My goal can be summarised as developing a satisfactory model of intelligence; doing for intelligence what has been done for computation. An example of a good model are Turing machines. Some criteria which seem desirable about the Turing machines model and/or which I would want in my model (in no particular order) are:
- Timelessness: New practical advancements in the field should not render the model obsolete.
- Explanatory power: The model should explain the phenomenon being modelled. It should serve as a framework through which we understand and can reason about what we're modelling. Using the model to reason about the phenomenon should take less mental bandwith than reasoning about the phenomenon in the abstract. The model should reduce the inferential distance between us and whatever it is we're trying to learn. The model should serve to reduce (and not increase) the complexity of our mental map of the phenomena.

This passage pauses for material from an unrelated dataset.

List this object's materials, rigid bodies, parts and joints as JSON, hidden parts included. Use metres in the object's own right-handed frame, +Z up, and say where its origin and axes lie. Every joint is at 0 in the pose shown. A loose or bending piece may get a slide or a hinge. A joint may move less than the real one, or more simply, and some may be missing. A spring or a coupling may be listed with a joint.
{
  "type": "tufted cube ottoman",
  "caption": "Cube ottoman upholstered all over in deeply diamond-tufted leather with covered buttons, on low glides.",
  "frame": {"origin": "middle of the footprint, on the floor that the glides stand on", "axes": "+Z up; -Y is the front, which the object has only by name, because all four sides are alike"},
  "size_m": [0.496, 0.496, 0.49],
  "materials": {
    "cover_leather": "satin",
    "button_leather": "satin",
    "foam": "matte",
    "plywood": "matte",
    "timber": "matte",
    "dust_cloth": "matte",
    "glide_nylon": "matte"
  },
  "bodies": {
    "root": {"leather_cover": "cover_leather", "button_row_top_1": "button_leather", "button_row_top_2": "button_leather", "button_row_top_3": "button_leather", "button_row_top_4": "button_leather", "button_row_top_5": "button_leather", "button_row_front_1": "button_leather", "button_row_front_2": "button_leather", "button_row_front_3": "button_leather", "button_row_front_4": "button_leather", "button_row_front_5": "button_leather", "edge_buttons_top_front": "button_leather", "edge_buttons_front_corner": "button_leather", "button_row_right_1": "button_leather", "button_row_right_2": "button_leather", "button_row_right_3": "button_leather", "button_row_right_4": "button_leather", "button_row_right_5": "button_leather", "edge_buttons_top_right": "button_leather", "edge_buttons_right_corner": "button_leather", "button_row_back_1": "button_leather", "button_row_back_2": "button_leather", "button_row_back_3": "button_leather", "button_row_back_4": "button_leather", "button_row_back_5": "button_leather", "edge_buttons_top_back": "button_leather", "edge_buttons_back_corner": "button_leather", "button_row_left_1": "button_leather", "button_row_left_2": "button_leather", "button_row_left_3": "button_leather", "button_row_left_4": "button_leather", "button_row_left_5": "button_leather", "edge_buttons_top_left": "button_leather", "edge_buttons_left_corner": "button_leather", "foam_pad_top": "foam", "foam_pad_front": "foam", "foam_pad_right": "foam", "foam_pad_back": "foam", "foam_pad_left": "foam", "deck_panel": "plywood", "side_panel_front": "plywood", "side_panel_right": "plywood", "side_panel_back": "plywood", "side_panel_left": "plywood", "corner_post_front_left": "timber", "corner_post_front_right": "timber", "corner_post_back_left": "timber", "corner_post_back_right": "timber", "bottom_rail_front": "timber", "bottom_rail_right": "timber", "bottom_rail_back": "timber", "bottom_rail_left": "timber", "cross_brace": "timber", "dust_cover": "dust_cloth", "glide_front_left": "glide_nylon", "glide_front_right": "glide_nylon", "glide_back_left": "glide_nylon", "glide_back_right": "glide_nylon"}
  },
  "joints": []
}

- Accuracy: The model should be accurate. It should cut reality at its joints, and correspond to whatever it is were trying to model.
- Predictive Power: We should be able to make (falsifiable) predictions about the phenomena we're trying to model. A good model would help constrain our anticipations of observations regarding the phenomena. This ties back into the accuracy of the model. If we discover new relationships in our model, then it should correspond to relationship in the real world. Turing machines wouldn't be a very good (universal) model of computation if super-Turing computation was feasible.
The above is by no means a complete list. If the model is not useful, then the goal was not achieved. The principal aim is an implementable model of intelligence. A model that would enable the construction of a provably optimal (I expect my analysis of intelligence to be asymptotic and resource independent, so provably optimal means "there does not exist a more efficient and/or effective algorithm") intelligent agent. If theoretical research doesn't lead to HLMI, then it's not a victory.
In order to develop a model of intelligence, I expect I'll take the following research path.
Foundations of Intelligence
- Define "Intelligence".
- Develop a model of intelligence.
- Develop a method for quantifying and measuring intelligence of arbitrary agents in agent space.
- Understand intelligence and what makes certain agent designs produce more intelligent agents.
- Develop a hierarchy of intelligent agents over all of agent space.
- Answer: "is there a limit to intelligence?"
- Develop a model of learning.
- Answer: What does it mean for a learning algorithm to be better than another?
- Develop a method for analysing (I'm thinking of asymptotic analysis (at least as of now, all analysis I plan to do would be asymptotic)) (and comparing) the performance of learning algorithms on a particular problem, across a particular problem class, and across problem space using a particular knowledge representation system(KRS), using various KRS, and across the space of possible KRS.
- Understand what causes the difference in performance between learning algorithms.
- Determine the scope/extent of knowledge a given learning algorithm can learn.
- Develop a hierarchy of learning algorithms capturing the entire space of learning algorithms.
- Synthesise the results into a rigorous theory of learning ("learning theory").
- Develop a provably optimal (for some sensible definition of "optimal") learning algorithm.
- Develop a model of knowledge and of KRS.
- Develop a method for quantifying and measuring "knowledge" (for example, we might consider the utility of the information contained, the complexity of that body of knowledge, and its form(structure, relationships, etc).
- Develop a method for analysing and comparing KRS, using a particular learning algorithm, using various types of learning algorithms, and across the space of learning algorithms, on a particular problem, across a particular problem class, and across problem space.
- Determine the scope/extent of knowledge a given KRS can represent.
- Develop a theory for transfer of knowledge among similar (for some sensible notion of "similarity") knowledge representation systems, and among dissimlar knowledge representation systems.
- Understand what makes certain KRS "better" (according to however we measure KRS) than other KRS.
- Develop a hierarchy of KRS capturing the entire space of KRS.
- Synthesise the results of the above, and on learning theory into a (rigorous) theory of knowledge ("knowledge theory").
- Develop a provably optimal (for some sensible definition of "optimal") KRS.
- Synthesise all of the above into a useful theory of intelligent agents.
- Develop a provably optimal (for some sensible definition of "optimal") intelligent agent.
"Develop" doesn't mean that one doesn't already exist, more that I plan to improve on already existing models, or if needed build one from scratch. The aim is model that is satisfactorily (for a very high criteria for satisfy) useful (the criteria I listed above is my attempt at dissolving "useful". The end goal is a theory that can be implemented to build HLMI). I don't plan to (needlessly) reinvent the wheel. When I set out to pursue my goal of formalising intelligence, I would build on the work of others in the area).